Work to complete —
Beginning with the line that contains "from bpy.props import" and ending with the line that contains "obj.data.transform(obj.matrix_world)", reproduce each line exactly; include both and add nothing.
*-*-*
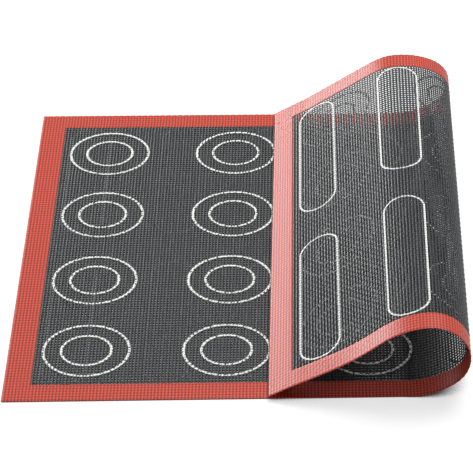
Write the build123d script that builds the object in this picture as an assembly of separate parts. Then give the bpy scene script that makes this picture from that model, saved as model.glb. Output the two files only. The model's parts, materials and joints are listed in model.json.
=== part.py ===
"""A perforated silicone baking mat that lies on a table with its right-hand part folded back.

The mat is one sheet of open glass-fibre mesh coated in black silicone. A red silicone
border wraps its four cut edges. White guide lines are printed on both faces: pairs of
rings on the upper face, and long round-ended outlines on the underside.

X runs along the mat, from its flat left edge towards the fold. Y runs across it, to the
back, and Z is up. The origin is the middle of the folded mat's box, on the table.

The sheet is bent along X only, so its shape is one line in the XZ plane: a flat stretch,
a loop of arcs, a straight slope down and a tip that lies lower, down to the flat stretch.
The sheet is cut across into strips that hinge on each other, so the fold opens out flat.
A place on the sheet is its distance along it from the left edge, its Y, and its height
off the sheet's middle surface, positive towards the face with the rings.
"""

import os
from math import cos, degrees, radians, sin

from build123d import *

# Sheet, in millimetres
mat_length = 400.0
mat_width = 300.0
fabric_thickness = 0.6

# Red border: its skin over each face of the fabric, and its lip past the cut edge
border_width = 15.0
border_skin = 0.15
border_lip = 1.0

# White printed lines
print_thickness = 0.1
line_width = 1.5

# Pairs of rings on the upper face, and the bare mesh between them and the border
outer_ring_diameter = 48.0
inner_ring_diameter = 28.0
ring_columns = 5
ring_rows = 4
ring_gap_left = 2.75
ring_gap_right = 5.75
ring_gap_front = 7.25
ring_gap_back = 3.85

# Long round-ended outlines on the underside, and the bare mesh around them
outline_width = 24.0
outline_columns = 7
outline_rows = 2
outline_gap_side = 4.25
outline_gap_end = 0.75
outline_gap_between_rows = 29.5

# Fold: radii of the sheet's middle surface, and how far each part turns, in degrees
rise_radius = 46.0
rise_turn = 36.5
loop_radius = 21.0
loop_turn = 150.5
crest_radius = 65.0
crest_turn = 25.5
tip_length = 25.0
tip_turn = 4.0
rest_gap = 0.3

# Strips: how many each arc is cut into, and the slit between two of them
rise_strips = 3
loop_strips = 9
crest_strips = 2
slit_width = 0.3

# Square openings that stand for the wider strips' far finer holes: how many across the
# mat and along each strip, and an opening's side as a share of their spacing
openings_across = 12
openings_along = {"flat": 9, "crest_1": 1, "crest_2": 1, "slope": 2}
opening_share = 0.5

# One overrun for cutters that have to pass right through
overrun = 2.0

border_thickness = fabric_thickness + 2 * border_skin
half_border = border_thickness / 2
half_fabric = fabric_thickness / 2

HALF_TURN = 180.0


def down_arc(radius, low_angle, high_angle):
    """Height between two headings on an arc, both in degrees from level."""
    return radius * (cos(radians(low_angle)) - cos(radians(high_angle)))


# The slope's length lets the tip come down on the flat stretch's border
loop_end = rise_turn + loop_turn
slope_heading = loop_end + crest_turn
slope_angle = slope_heading - HALF_TURN
tip_angle = slope_angle - tip_turn
crest_height = (
    half_border
    + down_arc(rise_radius, 0, rise_turn)
    + down_arc(loop_radius, rise_turn, loop_end)
    + down_arc(crest_radius, loop_end, slope_heading)
)
tip_height = border_thickness + rest_gap + half_border * cos(radians(tip_angle))
tip_drop = tip_length * sin(radians(tip_angle))
slope_length = (crest_height - tip_drop - tip_height) / sin(radians(slope_angle))

rise_length = radians(rise_turn) * rise_radius
loop_length = radians(loop_turn) * loop_radius
crest_length = radians(crest_turn) * crest_radius
flat_length = mat_length - (
    rise_length + loop_length + crest_length + slope_length + tip_length
)

# The fold's furthest reach is where the loop stands upright
fold_reach = (
    flat_length
    + rise_radius * sin(radians(rise_turn))
    + loop_radius * (1 - sin(radians(rise_turn)))
    + half_border
)
origin_x = fold_reach / 2


class Strip:
    """One rigid strip of the sheet: an arc, or straight where it has no radius."""

    def __init__(self, name, start, x, z, heading, length, radius):
        self.name = name
        self.start = start
        self.end = start + length
        self.x = x
        self.z = z
        self.heading = heading
        self.length = length
        self.radius = radius

    def heading_at(self, along):
        """Which way the sheet runs there, in degrees from +X towards +Z."""
        if self.radius is None:
            return self.heading
        return self.heading + degrees((along - self.start) / self.radius)

    def place(self, along, off=0.0):
        """X and Z of a point that distance along the sheet and off its middle."""
        angle = radians(self.heading_at(along))
        if self.radius is None:
            x = self.x + (along - self.start) * cos(angle)
            z = self.z + (along - self.start) * sin(angle)
            return x - off * sin(angle), z + off * cos(angle)
        first = radians(self.heading)
        centre_x = self.x - self.radius * sin(first)
        centre_z = self.z + self.radius * cos(first)
        reach = self.radius - off
        return centre_x + reach * sin(angle), centre_z - reach * cos(angle)

    def plane(self):
        """The plane that touches the middle surface halfway along the strip."""
        middle = (self.start + self.end) / 2
        x, z = self.place(middle)
        angle = radians(self.heading_at(middle))
        return Plane(
            origin=(x, 0, z),
            x_dir=(cos(angle), 0, sin(angle)),
            z_dir=(-sin(angle), 0, cos(angle)),
        )

    def slab(self, first, last, low, high, front, back):
        """The solid between two distances along, two heights off and two Y values."""

        def point(along, off):
            x, z = self.place(along, off)
            return x, front, z

        def run(a, b, off):
            if self.radius is None:
                return Line(point(a, off), point(b, off))
            return ThreePointArc(point(a, off), point((a + b) / 2, off), point(b, off))

        outline = [
            run(first, last, low),
            Line(point(last, low), point(last, high)),
            run(last, first, high),
            Line(point(first, high), point(first, low)),
        ]
        face = Face(Wire(outline))
        return Solid.extrude(face, Vector(0, back - front, 0))


def lay_out_strips():
    """The strips in order from the left edge, each starting where the last one ends."""
    plan = [("flat", flat_length, None)]
    for name, arc_length, radius, count in (
        ("rise", rise_length, rise_radius, rise_strips),
        ("loop", loop_length, loop_radius, loop_strips),
        ("crest", crest_length, crest_radius, crest_strips),
    ):
        for number in range(count):
            plan.append((f"{name}_{number + 1}", arc_length / count, radius))
    plan.append(("slope", slope_length, None))
    plan.append(("tip", tip_length, None))
    strips = []
    start, x, z, heading = 0.0, -origin_x, half_border, 0.0
    for name, length, radius in plan:
        if name == "tip":
            heading -= tip_turn
        strip = Strip(name, start, x, z, heading, length, radius)
        strips.append(strip)
        start = strip.end
        x, z = strip.place(start)
        heading = strip.heading_at(start)
    return strips


strips = lay_out_strips()
front_edge = -mat_width / 2
back_edge = mat_width / 2


def ends(strip, margin):
    """Where the strip's material starts and stops, with a margin at the mat's own ends."""
    first = strip.start + (margin if strip is strips[0] else slit_width / 2)
    last = strip.end - (margin if strip is strips[-1] else slit_width / 2)
    return first, last


def make_fabric(strip):
    """The coated mesh, which runs under the border to just short of its outer edge."""
    first, last = ends(strip, border_lip)
    front, back = front_edge + border_lip, back_edge - border_lip
    return strip.slab(first, last, -half_fabric, half_fabric, front, back)


def cut_openings(strip, fabric):
    """The wider strips' fabric with its plain grid of openings, and the others' as it is."""
    if strip.name not in openings_along:
        return fabric
    first, last = ends(strip, border_width)
    spacing_along = (last - first) / openings_along[strip.name]
    spacing_across = (mat_width - 2 * border_width) / openings_across
    opening = Rectangle(opening_share * spacing_along, opening_share * spacing_across)
    grid = GridLocations(
        spacing_along, spacing_across, openings_along[strip.name], openings_across
    )
    off_middle = (first + last) / 2 - (strip.start + strip.end) / 2
    outline = Location((off_middle, 0, 0)) * Sketch([place * opening for place in grid])
    tool = extrude(strip.plane() * outline, amount=overrun, both=True)
    return fabric - tool


def make_border(strip, fabric):
    """The red bands that wrap the fabric's edges along this strip."""
    first, last = ends(strip, 0.0)
    block = strip.slab(first, last, -half_border, half_border, front_edge, back_edge)
    inner_first = border_width if strip is strips[0] else first - overrun
    inner_last = mat_length - border_width if strip is strips[-1] else last + overrun
    window = strip.slab(
        inner_first,
        inner_last,
        -half_border - overrun,
        half_border + overrun,
        front_edge + border_width,
        back_edge - border_width,
    )
    return block - window - fabric


def ring_line(diameter):
    """The flat outline of one printed ring."""
    return Circle((diameter + line_width) / 2) - Circle((diameter - line_width) / 2)


def long_line(length):
    """The flat outline of one printed round-ended shape, which runs along Y."""
    straight = length - outline_width
    outer = SlotCenterToCenter(straight, outline_width + line_width, rotation=90)
    inner = SlotCenterToCenter(straight, outline_width - line_width, rotation=90)
    return outer - inner


def places(low, high, count):
    """Evenly spaced places from the lowest to the highest."""
    return [low + (high - low) * i / (count - 1) for i in range(count)]


def make_prints(strip, drawing, columns, rows, half_reach, side):
    """The white lines on one face of this strip, or None where no column crosses it.

    half_reach is half the drawing's extent along the sheet. side is 1 for the face with
    the rings and -1 for the underside.
    """
    first, last = ends(strip, border_lip)
    low, high = sorted((side * half_fabric, side * (half_fabric + print_thickness)))
    layer = strip.slab(first, last, low, high, front_edge, back_edge)
    plane = strip.plane()
    middle = (strip.start + strip.end) / 2
    depth = overrun + strip.length
    solids = []
    for along in columns:
        if min(last, along + half_reach) - max(first, along - half_reach) < line_width:
            continue
        for row in rows:
            outline = Location((along - middle, row, 0)) * drawing
            tool = extrude(plane * outline, amount=depth, both=True)
            solids += (layer & tool).solids()
    return Compound(solids) if solids else None


def build():
    """Every node of the mat, by name."""
    ring_pair = ring_line(outer_ring_diameter) + ring_line(inner_ring_diameter)
    ring_reach = (outer_ring_diameter + line_width) / 2
    ring_inset = border_width + ring_reach
    ring_places = places(
        ring_inset + ring_gap_left, mat_length - ring_inset - ring_gap_right, ring_columns
    )
    ring_row_places = places(
        front_edge + ring_inset + ring_gap_front,
        back_edge - ring_inset - ring_gap_back,
        ring_rows,
    )

    long_reach = (outline_width + line_width) / 2
    long_inset = border_width + outline_gap_side + long_reach
    long_places = places(long_inset, mat_length - long_inset, outline_columns)
    rows_depth = mat_width - 2 * (border_width + outline_gap_end)
    row_gaps = (outline_rows - 1) * outline_gap_between_rows
    row_depth = (rows_depth - row_gaps) / outline_rows
    first_row = front_edge + border_width + outline_gap_end + row_depth / 2
    long_row_places = places(first_row, -first_row, outline_rows)
    long_outline = long_line(row_depth - line_width)

    nodes = {}
    for strip in strips:
        fabric = make_fabric(strip)
        nodes[f"mesh_{strip.name}"] = cut_openings(strip, fabric)
        nodes[f"border_{strip.name}"] = make_border(strip, fabric)
        nodes[f"ring_guides_{strip.name}"] = make_prints(
            strip, ring_pair, ring_places, ring_row_places, ring_reach, 1
        )
        nodes[f"long_guides_{strip.name}"] = make_prints(
            strip, long_outline, long_places, long_row_places, long_reach, -1
        )
    return {name: shape for name, shape in nodes.items() if shape is not None}


os.makedirs("parts", exist_ok=True)
for node_name, shape in build().items():
    export_step(shape, f"parts/{node_name}.step")
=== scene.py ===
"""The looks of a perforated silicone baking mat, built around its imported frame."""

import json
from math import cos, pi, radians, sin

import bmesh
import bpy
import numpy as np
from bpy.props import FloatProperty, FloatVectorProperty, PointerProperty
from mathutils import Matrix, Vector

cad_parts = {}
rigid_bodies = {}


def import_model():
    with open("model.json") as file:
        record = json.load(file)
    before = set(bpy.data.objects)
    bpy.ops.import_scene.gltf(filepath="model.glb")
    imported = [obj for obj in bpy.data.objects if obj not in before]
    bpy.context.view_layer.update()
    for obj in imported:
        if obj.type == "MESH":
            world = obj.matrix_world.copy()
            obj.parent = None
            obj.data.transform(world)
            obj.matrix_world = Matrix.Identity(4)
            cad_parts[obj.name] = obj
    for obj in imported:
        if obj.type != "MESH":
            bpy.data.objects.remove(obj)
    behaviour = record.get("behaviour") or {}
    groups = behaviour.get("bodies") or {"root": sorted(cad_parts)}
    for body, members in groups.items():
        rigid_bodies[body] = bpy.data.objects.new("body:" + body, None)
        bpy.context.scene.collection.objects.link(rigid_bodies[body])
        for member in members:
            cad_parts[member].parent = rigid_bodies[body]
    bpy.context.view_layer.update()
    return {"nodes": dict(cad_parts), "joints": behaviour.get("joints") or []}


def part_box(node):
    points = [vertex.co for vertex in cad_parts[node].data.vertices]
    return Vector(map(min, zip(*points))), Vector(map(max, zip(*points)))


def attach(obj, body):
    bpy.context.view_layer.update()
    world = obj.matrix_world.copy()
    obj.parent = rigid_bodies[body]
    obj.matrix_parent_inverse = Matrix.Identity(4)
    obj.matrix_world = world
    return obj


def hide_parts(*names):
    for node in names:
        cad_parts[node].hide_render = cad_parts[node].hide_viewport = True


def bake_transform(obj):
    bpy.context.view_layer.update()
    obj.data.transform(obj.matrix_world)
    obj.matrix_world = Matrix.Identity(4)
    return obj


bl_info = {
    "name": "Perforated baking mat",
    "version": (1, 0, 0),
    "blender": (4, 5, 0),
    "location": "View3D > Sidebar > Baking mat",
    "description": "Builds an open-mesh silicone baking mat with one end folded back",
    "category": "Add Mesh",
}

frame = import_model()

MM = 0.001

# What the frame says of the sheet, in millimetres: its edges, thickness and hinge lines
LEFT_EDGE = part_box("border_flat")[0].x / MM
FRONT_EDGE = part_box("border_flat")[0].y / MM
BACK_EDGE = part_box("border_flat")[1].y / MM
BORDER_THICKNESS = (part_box("border_flat")[1].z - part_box("border_flat")[0].z) / MM
HINGES = [(joint["pos_m"][0] / MM, joint["pos_m"][2] / MM) for joint in frame["joints"]]
STRIPS = [frame["joints"][0]["parent"]] + [joint["child"] for joint in frame["joints"]]
STRAIGHT_STRIPS = ("flat", "slope", "tip")

# The flat sheet, in millimetres, measured along it from its left edge
MAT_LENGTH = 400.0
BORDER_WIDTH = 15.0
INNER_LEFT, INNER_RIGHT = BORDER_WIDTH, MAT_LENGTH - BORDER_WIDTH
INNER_FRONT, INNER_BACK = FRONT_EDGE + BORDER_WIDTH, BACK_EDGE - BORDER_WIDTH
FABRIC_TUCK = 0.3
CELLS_ALONG = 201
CELLS_ACROSS = 112
FABRIC_START = INNER_LEFT - FABRIC_TUCK
FABRIC_END = INNER_RIGHT + FABRIC_TUCK
CELL_ALONG = (FABRIC_END - FABRIC_START) / CELLS_ALONG
FABRIC_FRONT = INNER_FRONT - FABRIC_TUCK
FABRIC_BACK = INNER_BACK + FABRIC_TUCK
CELL_ACROSS = (FABRIC_BACK - FABRIC_FRONT) / CELLS_ACROSS
FLAT_PIECES = ("flat_1", "flat_2", "flat_3", "flat_4")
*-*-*
Complete response —
from bpy.props import FloatProperty, FloatVectorProperty, PointerProperty
from mathutils import Matrix, Vector

cad_parts = {}
rigid_bodies = {}


def import_model():
    with open("model.json") as file:
        record = json.load(file)
    before = set(bpy.data.objects)
    bpy.ops.import_scene.gltf(filepath="model.glb")
    imported = [obj for obj in bpy.data.objects if obj not in before]
    bpy.context.view_layer.update()
    for obj in imported:
        if obj.type == "MESH":
            world = obj.matrix_world.copy()
            obj.parent = None
            obj.data.transform(world)
            obj.matrix_world = Matrix.Identity(4)
            cad_parts[obj.name] = obj
    for obj in imported:
        if obj.type != "MESH":
            bpy.data.objects.remove(obj)
    behaviour = record.get("behaviour") or {}
    groups = behaviour.get("bodies") or {"root": sorted(cad_parts)}
    for body, members in groups.items():
        rigid_bodies[body] = bpy.data.objects.new("body:" + body, None)
        bpy.context.scene.collection.objects.link(rigid_bodies[body])
        for member in members:
            cad_parts[member].parent = rigid_bodies[body]
    bpy.context.view_layer.update()
    return {"nodes": dict(cad_parts), "joints": behaviour.get("joints") or []}


def part_box(node):
    points = [vertex.co for vertex in cad_parts[node].data.vertices]
    return Vector(map(min, zip(*points))), Vector(map(max, zip(*points)))


def attach(obj, body):
    bpy.context.view_layer.update()
    world = obj.matrix_world.copy()
    obj.parent = rigid_bodies[body]
    obj.matrix_parent_inverse = Matrix.Identity(4)
    obj.matrix_world = world
    return obj


def hide_parts(*names):
    for node in names:
        cad_parts[node].hide_render = cad_parts[node].hide_viewport = True


def bake_transform(obj):
    bpy.context.view_layer.update()
    obj.data.transform(obj.matrix_world)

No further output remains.